The one part of the points system we have yet to try out, for the most part (I don't know if some fans are getting content sent to them so far) is the bit about earning points for sharing content. We've seen the week's Celtic Thunder video of the week post now, and it has begun filtering its way onto every Thunderhead's facebook wall (KeithHarkin & the rest of Celtic Thunder performing "Now We Are Free", a cover of Lisa Gerrard's gorgeous song, which many people know from the Gladiator soundtrack, embedded below).

 

We have also all seen the blog post Sharon Browne put up yesterday, though I did not see any mention of it from Celtic Thunder on facebook, twitter or my email. All of the Thunderheads who are teamed up to win the social toaster prizes together also all know what cities Celtic Thunder will be in for their fall 2013 Mythology tour, and have started planning out which ones they will be attending and how they might make it to a few more shows. I would have expected that this sort of information would be on the queue of materials fans were supposed to share to earn points, so I was a bit surprised that we have the schedule without yet having any emails to share information from, but as I said earlier, Thunderheads share stuff like this anyway. We also have been sharing Keith Harkin's tour schedule, which I am not so sure would have been on an information sharing queue for Celtic Thunder. How our behavior changes once we start receiving material via email through Social Toaster remains to be seen. Points, prizes and recognition would indeed be nice, and may be long overdue to some of the most dedicated Thunderheads, but it seems to me that the value to Celtic Thunder in using Social Toaster so far is in the group cohesion we have been developing all week that makes information sharing faster and easier, rather than the actual sharing of Celtic Thunder news which would have happened anyway.

The fact that the 2013 tour schedule is spreading itself through our community may be one of the better demonstrations of the potential for Social Toaster to benefit Celtic Thunder, actually, so long as Celtic Thunder is prepared for us Thunderheads. Back in June and July of last year, when Ryan was still in the hospital and Colm had been brought in all of a sudden to fill in for Ryan in his absence in Atlantic City, the Thunderheads online were united around supporting Ryan and his friends and family. While overall being extremely respectful of Ryan's privacy and the feelings of the Celtic Thunder musicians and management, the Thunderheads also were very decidedly not willing to be left out. Had Sharon Browne not responded publicly to all the fans when she did, I am sure noting any of us could have done would have stopped the nasty rumors and anti-Celtic Thunder sentiments that would have started finding their way online. I'd imagine that this sort of fan community might seem a bit more like a trained lion, powerful if treated well, but also potentially very dangerous, and I really hope going forward that Celtic Thunder remains as dedicated as always, if not more so, to their devoted Thunderheads.

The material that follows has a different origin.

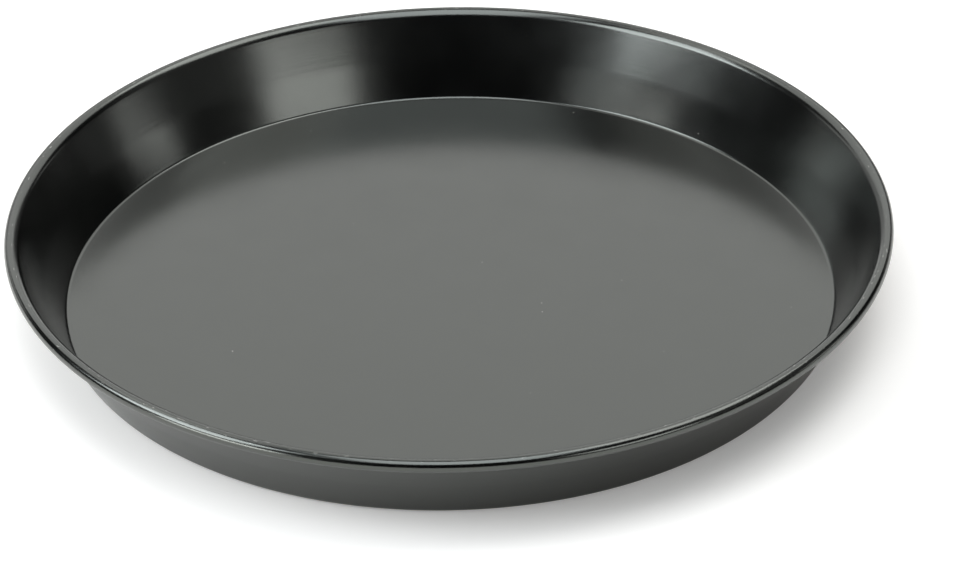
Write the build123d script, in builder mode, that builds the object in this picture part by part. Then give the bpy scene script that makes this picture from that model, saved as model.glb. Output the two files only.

[I should add here that first of all, this is my own personal perspective, though I have tried to gain as broad a perspective as I could through communications with other Thunderheads. Second, while this is my own personal perspective, and my own blog, the other active Thunderheads do read these posts, and I hope will add their own perspectives in the comments, especially if their own perspective is not well represented by what I have written here. We are all aware that this program through Social Toaster is new and that we are guinea pigs helping to road test the system, so for all our gripes, I suspect most of us are more focused on the growing community we are involved in, rather than on the seemingly lagging point totals and occasional confusion about what all earns points in the first place.]